As the farmer touches his starving cow he is reminded of the endless and fruitless toil of his lonely existence. While “We” have the luxury to gossip about “every boy and girl in the valley”, the farmer, alone, must sustain not only himself, but all of us who depend on him. Just as “We” depended on his service in the Army to protect our lives, “We” continue to depend on him to feed and nourish us. Yet how can he provide for so many when his cow has been starved? How much life can he wring out of the land and livestock? How much life is even left in the earth which has been bombed and blasted and turned into a moonscape of rubble? If the cow cannot eat, how can “We”? The entire fate of existence seems to rest upon a blind man and his starving cow.

Starved of faith, food, and friendship, the farmer and his cow resemble the most horrific terrors of war. The cow’s exposed ribs resemble the millions who were starved in concentration camps: men, women, and children who in broad daylight were rounded up while their fellow citizens did nothing. Where was God when endless trainloads of people were turned into ash in a perverted sacrifice to evil? Where was God when everyone else let it happen? Why did “We” not sustain our neighbors with the bravery required to stand up to injustice, to sacrifice ourselves in an act of pure faith in God that could have saved millions? Yet we willingly went blind and so God rejected our empty actions. “We” only “talked of every boy and girl in the valley”, not acted in their defense.

Yet while this poor farmer took up the call of his nation, would it not have been better had he stayed home? Was the cause he fought for righteous? Was the nation he killed for virtuous, or did he take part in an act of complete barbarity, blindly following the rallying cry of a corrupt state? Perhaps “We” who “talked of every boy and girl in the valley” are like the women in Siegfried Sassoon’s “Glory of Women” who, having also succumb to the state’s propaganda, gave a white feather to all the young men who believed

there

are

no

righteous

wars” (78: 224-228).

 

This blind farmer, who carries with him the memory of war, speaks with the unique “dialect” of wartime experience that the boys and girls of the valley are ignorant of. Yes, he is blind, and he may try to tell them that pursuing senseless violence against each other only leads to misery, but he might as well be speaking a dead language to deaf ears. In fact, he is speaking for the dead, a “dialect” that no one living wants to understand. And in this sense Pound and the farmer are deeply connected at the center beating heart of this Canto. The cow’s ribs resemble the bars on Pound’s cell, and Pound’s efforts to connect all of history, time, truth, and memory are only seen by the camp psychologists as curious scribbled poetry and not the cry of all human experience that begs to be heard by every boy and girl and even Presidents.

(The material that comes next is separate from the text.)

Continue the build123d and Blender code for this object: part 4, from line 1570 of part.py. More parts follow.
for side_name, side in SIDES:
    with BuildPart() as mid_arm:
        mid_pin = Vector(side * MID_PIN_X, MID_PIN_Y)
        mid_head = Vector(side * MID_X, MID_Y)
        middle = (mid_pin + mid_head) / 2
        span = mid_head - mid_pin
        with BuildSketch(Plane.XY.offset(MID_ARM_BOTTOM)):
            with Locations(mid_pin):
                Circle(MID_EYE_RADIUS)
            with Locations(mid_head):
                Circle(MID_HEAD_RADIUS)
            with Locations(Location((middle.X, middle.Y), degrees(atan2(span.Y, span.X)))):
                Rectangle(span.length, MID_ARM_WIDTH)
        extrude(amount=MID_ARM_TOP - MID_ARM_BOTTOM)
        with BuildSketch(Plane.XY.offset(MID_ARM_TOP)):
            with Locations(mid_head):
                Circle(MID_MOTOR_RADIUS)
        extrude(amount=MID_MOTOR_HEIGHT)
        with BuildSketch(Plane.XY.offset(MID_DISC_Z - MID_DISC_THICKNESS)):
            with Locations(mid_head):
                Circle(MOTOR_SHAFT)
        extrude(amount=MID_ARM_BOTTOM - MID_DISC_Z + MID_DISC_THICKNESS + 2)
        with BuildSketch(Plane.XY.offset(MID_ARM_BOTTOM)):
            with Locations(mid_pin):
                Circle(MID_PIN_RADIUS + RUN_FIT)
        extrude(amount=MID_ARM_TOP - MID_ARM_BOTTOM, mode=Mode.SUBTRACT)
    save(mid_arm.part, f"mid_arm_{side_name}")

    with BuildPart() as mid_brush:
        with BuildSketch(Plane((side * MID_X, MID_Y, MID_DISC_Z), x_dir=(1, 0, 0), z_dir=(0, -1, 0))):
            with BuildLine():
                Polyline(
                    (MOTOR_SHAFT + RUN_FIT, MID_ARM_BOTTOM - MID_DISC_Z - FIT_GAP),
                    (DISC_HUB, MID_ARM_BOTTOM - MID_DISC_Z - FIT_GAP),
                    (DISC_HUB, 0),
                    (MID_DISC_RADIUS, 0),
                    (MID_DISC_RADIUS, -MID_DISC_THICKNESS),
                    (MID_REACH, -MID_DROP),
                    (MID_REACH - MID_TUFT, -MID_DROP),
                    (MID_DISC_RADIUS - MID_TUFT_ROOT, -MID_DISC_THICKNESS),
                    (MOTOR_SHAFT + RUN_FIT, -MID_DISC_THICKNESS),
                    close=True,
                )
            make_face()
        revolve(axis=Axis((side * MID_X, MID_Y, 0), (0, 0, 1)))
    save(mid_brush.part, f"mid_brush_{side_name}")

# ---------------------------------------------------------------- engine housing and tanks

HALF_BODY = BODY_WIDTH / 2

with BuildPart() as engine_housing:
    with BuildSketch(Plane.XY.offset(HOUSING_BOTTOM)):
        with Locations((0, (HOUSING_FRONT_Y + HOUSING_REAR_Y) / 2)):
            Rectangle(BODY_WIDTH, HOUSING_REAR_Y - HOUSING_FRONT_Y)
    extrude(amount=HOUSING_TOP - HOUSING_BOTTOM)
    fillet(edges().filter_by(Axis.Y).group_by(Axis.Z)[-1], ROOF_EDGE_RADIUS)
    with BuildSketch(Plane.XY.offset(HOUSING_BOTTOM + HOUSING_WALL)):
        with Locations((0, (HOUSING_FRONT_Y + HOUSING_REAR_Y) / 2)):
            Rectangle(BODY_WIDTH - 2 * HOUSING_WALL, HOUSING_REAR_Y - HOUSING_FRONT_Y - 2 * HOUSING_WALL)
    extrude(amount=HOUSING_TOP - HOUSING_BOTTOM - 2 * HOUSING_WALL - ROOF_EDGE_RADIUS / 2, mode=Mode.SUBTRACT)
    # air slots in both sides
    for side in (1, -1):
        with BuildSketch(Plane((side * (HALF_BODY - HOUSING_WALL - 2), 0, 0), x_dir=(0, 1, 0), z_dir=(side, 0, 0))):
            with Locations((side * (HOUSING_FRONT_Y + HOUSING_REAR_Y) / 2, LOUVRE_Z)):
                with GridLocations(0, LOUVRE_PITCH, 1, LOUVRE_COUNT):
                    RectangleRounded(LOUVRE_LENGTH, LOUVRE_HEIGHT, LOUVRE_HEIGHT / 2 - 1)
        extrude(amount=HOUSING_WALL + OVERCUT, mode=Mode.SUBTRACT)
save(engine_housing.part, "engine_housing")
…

And now “We” reap what “We” have sown: a God who seems to have turned his back on all of humanity as he did with Cain, a starving cow, and a blind farmer who laments his fate because whom he placed his faith in turned out to be a false God, like the golden calf in the desert.

 

Yet perhaps there is hope here, too. Pound writes “he was sad because he had been able to feel”, and this line in isolation reveals that the farmer is still capable of feeling, even if it sadness and even if it does not follow sight. The farmer has not been totally deprived of his humanity, he is still capable of intense emotion even after suffering though the horrors of war. The farmer reaches out to his cow, starved as it is, and places his hand on the animal, comforts the beast with the simple gesture of a gentle, caring touch. He reconnects with what for so long he had been away from and begins the process of healing, of creating life rather than taking it. His first act home is not to pick up the hammer and beat his blood-soaked sword into a ploughshare, but to simply allow himself to be reminded of his connection with life.

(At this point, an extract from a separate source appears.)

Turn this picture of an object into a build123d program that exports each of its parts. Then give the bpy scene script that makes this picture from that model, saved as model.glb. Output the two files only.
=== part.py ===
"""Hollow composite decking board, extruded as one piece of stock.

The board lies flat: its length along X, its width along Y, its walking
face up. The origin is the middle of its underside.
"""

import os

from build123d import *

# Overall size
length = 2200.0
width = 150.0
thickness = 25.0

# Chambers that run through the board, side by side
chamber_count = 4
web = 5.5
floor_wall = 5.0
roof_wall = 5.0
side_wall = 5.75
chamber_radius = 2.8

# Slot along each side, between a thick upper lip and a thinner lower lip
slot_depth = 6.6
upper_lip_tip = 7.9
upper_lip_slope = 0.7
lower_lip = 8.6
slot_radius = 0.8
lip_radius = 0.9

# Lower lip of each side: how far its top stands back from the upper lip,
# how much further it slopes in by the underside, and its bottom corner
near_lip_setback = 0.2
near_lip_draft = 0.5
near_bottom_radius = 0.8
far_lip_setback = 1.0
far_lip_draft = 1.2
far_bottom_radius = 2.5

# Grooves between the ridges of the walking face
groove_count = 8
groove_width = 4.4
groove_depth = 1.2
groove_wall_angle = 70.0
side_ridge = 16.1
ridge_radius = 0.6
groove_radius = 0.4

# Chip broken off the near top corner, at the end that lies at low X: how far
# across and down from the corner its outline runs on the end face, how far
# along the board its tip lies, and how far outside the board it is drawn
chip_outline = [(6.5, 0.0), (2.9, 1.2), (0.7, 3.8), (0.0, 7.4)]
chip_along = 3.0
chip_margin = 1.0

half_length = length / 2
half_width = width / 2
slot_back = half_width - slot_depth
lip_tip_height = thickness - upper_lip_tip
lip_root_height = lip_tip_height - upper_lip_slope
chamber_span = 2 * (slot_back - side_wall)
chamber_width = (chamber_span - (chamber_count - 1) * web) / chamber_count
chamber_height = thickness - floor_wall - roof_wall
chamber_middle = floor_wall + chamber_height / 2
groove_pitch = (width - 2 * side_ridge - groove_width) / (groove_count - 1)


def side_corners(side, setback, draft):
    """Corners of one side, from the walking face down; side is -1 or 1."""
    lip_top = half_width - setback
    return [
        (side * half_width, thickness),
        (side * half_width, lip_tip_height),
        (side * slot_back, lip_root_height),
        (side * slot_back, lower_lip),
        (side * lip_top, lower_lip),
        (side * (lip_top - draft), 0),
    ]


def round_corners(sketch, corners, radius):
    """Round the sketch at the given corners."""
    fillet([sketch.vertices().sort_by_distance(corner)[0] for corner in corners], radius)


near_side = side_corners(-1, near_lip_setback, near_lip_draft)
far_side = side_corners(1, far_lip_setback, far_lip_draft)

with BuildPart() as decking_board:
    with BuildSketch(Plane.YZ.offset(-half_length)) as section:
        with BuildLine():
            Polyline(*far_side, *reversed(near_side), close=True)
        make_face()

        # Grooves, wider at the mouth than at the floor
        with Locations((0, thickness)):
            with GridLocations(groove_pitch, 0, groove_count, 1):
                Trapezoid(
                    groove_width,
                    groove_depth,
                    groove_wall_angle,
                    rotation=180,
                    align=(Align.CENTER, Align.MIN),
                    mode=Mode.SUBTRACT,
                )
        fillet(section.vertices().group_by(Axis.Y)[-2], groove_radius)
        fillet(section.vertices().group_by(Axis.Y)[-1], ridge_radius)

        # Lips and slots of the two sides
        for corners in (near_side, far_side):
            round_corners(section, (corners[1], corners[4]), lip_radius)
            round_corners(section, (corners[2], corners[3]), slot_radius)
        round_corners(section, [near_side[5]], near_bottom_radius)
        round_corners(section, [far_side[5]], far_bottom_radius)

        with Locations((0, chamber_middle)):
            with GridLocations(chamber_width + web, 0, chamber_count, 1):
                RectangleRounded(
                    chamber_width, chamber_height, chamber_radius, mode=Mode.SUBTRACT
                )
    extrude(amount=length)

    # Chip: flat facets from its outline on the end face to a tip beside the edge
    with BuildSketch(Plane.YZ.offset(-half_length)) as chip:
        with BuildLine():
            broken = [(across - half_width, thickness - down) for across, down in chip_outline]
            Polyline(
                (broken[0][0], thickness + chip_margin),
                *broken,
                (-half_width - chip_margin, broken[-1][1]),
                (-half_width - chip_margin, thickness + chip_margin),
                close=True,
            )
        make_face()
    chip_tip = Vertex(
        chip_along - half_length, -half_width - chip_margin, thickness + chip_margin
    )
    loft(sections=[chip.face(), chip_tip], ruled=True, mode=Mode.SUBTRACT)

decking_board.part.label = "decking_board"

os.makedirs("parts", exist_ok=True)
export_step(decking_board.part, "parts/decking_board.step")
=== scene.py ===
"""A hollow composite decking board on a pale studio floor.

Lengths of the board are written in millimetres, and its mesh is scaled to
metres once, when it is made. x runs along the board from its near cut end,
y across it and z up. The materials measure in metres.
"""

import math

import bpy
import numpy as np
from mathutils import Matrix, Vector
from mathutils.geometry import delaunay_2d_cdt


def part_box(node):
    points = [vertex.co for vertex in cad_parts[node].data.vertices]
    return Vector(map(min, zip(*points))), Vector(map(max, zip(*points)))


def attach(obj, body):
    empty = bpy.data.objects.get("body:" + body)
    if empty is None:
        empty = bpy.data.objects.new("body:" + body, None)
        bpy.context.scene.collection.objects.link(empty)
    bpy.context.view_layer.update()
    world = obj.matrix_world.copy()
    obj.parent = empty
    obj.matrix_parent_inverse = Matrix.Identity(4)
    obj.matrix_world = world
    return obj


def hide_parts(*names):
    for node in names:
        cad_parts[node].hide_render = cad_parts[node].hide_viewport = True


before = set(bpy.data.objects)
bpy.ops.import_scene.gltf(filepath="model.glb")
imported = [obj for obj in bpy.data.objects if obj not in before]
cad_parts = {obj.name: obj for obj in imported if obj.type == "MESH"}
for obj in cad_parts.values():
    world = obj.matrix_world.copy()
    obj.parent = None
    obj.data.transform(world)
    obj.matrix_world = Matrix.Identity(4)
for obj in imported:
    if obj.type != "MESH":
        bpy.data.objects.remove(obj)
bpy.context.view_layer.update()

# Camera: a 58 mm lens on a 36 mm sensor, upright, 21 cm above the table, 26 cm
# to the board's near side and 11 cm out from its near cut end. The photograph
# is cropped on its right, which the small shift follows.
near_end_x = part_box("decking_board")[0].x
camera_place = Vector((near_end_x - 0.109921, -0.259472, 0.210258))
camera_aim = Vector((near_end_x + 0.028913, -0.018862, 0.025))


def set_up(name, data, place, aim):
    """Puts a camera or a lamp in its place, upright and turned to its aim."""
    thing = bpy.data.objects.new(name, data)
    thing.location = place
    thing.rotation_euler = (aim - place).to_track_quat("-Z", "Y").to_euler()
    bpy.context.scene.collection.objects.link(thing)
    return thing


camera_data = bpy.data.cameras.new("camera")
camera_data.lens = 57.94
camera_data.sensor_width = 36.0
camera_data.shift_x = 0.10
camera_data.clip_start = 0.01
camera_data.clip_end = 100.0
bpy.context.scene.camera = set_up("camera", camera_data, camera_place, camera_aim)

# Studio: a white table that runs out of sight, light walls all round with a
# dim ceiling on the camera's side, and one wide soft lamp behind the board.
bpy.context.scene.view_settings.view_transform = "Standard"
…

Pound creates a humble scene of this blind farmer caressing his cow between the gentle sloping green-grassy hills below the snowy mountain peaks as if the entire weight of this single act of human kindness was enough to impress a sacred spot “in the valley” that could shelter and nurture all those with enough faith who chose to live there. He is like Moses descended from the surrounding mountains into the valley below to bring the true law – righteousness – to those who have been starved with false faith in the bombed-out desert wasteland they themselves created. This gift may seem meager and nearly incapable of sustaining life, but the farmer can offer his starving cow to provide the nourishment the soul requires.

Thus the farmer seems to be existing in two possible states: one in which he has been forsaken in a wilderness of death, and another where he is like the shepherd who, though blind, through kindness, can lead his starving flock out of the valley of the shadow of death because he has faith God is still with him, will restore his soul, and will prepare a table for him in the presence of his enemies. The cow still lives and thus God has maintained the sacrament in kind. The farmer can now either choose to accept this offering or turn his back because it appears too meager.

This is a critical moment for the farmer and Pound uses the ellipses to denote the uncertainty of what the outcome shall be. Pound is requiring each of us to complete the image, to freely choose which direction we will walk. Do we listen to Pound’s and the farmer’s strange “dialect” and put down our swords to be beaten into ploughshares so that the life of the farm can increase? Or do we turn our backs and send Pound and the farmer back to war, their eyes missing though they see far better than any of us do?